It is important to have some feedback loop to have more automation

For example when I built TUI at the beginning, there are only unit tests which GPT5.5 has been trained to write. But that is NOT enough since TUI is about UI, often time Codex said it finished the task very well, but when I tested on TUI, it was not working. So I let Codex write some TUI regression tests to test the change with a PTY. This kind of issue is mitigated a lot. I think as a developer, now we need to think about how to design a better feedback loop to guide the model to do the right thing. This will help make our lives much easier.

Coding agents can write code, how about developers?

The frontier models from end of last year to now have improved a lot on coding.
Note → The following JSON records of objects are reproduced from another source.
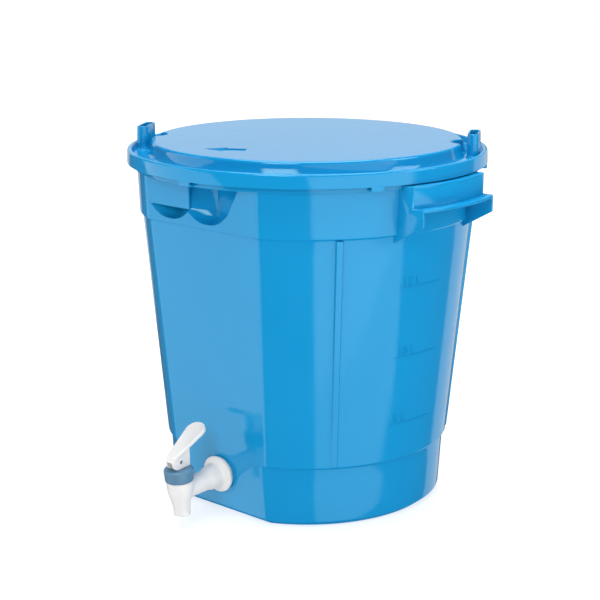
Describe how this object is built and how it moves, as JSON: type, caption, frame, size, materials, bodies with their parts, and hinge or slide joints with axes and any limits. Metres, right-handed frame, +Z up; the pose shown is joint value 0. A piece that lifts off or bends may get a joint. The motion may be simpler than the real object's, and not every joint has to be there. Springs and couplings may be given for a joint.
{
  "type": "plastic fermenting bucket",
  "caption": "Tapered plastic fermenting bucket with a twist-on lid, side handles and a lever tap low on its flat front.",
  "frame": {"origin": "middle of the base, on the surface that the bucket stands on", "axes": "+Z up through the middle of the lid, -Y out through the tap, handles on +X and -X"},
  "size_m": [0.39, 0.3761, 0.3666],
  "materials": {
    "blue_plastic": "glossy moulded polypropylene, sky blue",
    "white_plastic": "satin moulded polypropylene, off-white",
    "slate_plastic": "satin moulded polypropylene, slate blue",
    "seal_rubber": "soft translucent silicone, matte",
    "dark_rubber": "black rubber, matte",
    "pin_steel": "stainless steel, ground"
  },
  "bodies": {
    "bucket": {"bucket": "blue_plastic", "collar_pocket": "blue_plastic", "right_handle": "blue_plastic", "left_handle": "blue_plastic", "tap_body": "white_plastic", "tap_bonnet": "slate_plastic", "outer_washer": "seal_rubber", "inner_washer": "dark_rubber", "back_nut": "white_plastic", "seat_cup": "seal_rubber"},
    "seal": {"lid_seal": "seal_rubber"},
    "lid": {"lid": "blue_plastic"},
    "stem": {"valve_stem": "white_plastic"},
    "lever": {"tap_lever": "white_plastic", "lever_pin": "pin_steel"}
  },
  "joints": [
    {"name": "lid_lift", "type": "slide", "parent": "bucket", "child": "seal", "axis": [0, 0, 1], "range_m": [0, 0.25]},
    {"name": "lid_twist", "type": "hinge", "parent": "seal", "child": "lid", "pos_m": [0, 0, 0.3435], "axis": [0, 0, 1], "range_deg": [-11.5, 0]},
    {"name": "stem_slide", "type": "slide", "parent": "bucket", "child": "stem", "axis": [0, -0.0832, 0.9965], "range_m": [0, 0.004], "deforming": ["seat_cup"]},
    {"name": "lever_pivot", "type": "hinge", "parent": "stem", "child": "lever", "pos_m": [0, -0.18427, 0.06752], "axis": [1, 0, 0], "range_deg": [0, 60], "stiffness_Nm_per_rad": 0.15}
  ],
  "couplings": [
    {"joint": "stem_slide", "follows": "lever_pivot", "m_per_rad": 0.0038}
  ]
}
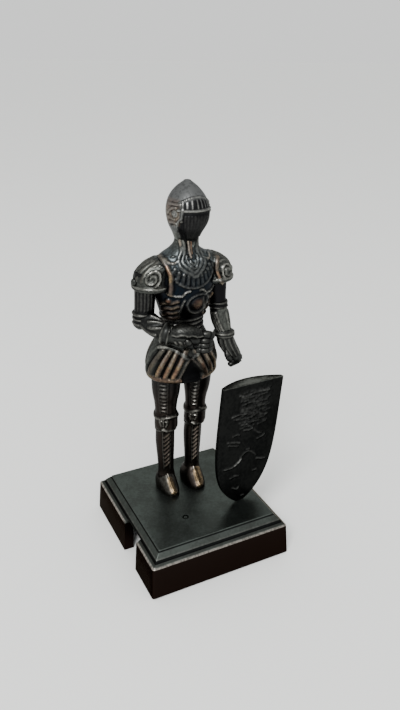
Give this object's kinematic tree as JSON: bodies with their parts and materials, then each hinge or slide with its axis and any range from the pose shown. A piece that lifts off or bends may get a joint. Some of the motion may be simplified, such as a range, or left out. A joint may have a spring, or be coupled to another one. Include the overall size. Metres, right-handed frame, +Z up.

And coding agents like Codex and Claude Code have been the main drivier of the revenue for those labs. As many people have said, building something is much easier than before, what is more important is thinking about what to build. I think what to build includes both the functionality and user experience. Developers can do a lot of projects at the same time depending on how well you can do the context switch.

You may think that coding agents can help a lot, so you might have more free time. But that may not be true because you may want to do more things.

I think at the end of the day, more important is to have a good life instead of doing more things.

Benchmark Evaluation

I used the terminal bench 2.0 for evaluation. I would say this is a good benchmark. But it also has its own limitations. For example, the real use cases on coding agent, often time, it is multi-turns instead of just sending a prompt and waiting for the answer. Coding agents can make mistaks and human can tell them.

I tested 4 models, GPT5.5, DeepSeek V4 Pro, Minimax 2.7 and Kimi 2.6. I reported only first 2 because I have subscription for Codex and DeepSeek is crazily cheap. For Minimax and Kimi, I added $10 for their API, but soon my account dropped to 0.

The metrics are below, for each task, I tested 5 times. To reproduce please check wattle-tbench-harness

Provider	Model	Trials	Accuracy
codex	gpt-5.5	445	68.3%+-7.8
deepseek	deepseek-v4-pro	445	37.5%+-8.6

Final Thoughts

This is a great journey. Without the help of coding agents, this project would not be possible since for example I know nothing about building a TUI.

On user model interaction, advanced models can do many things, we will probably see a better way for human to use models in the future.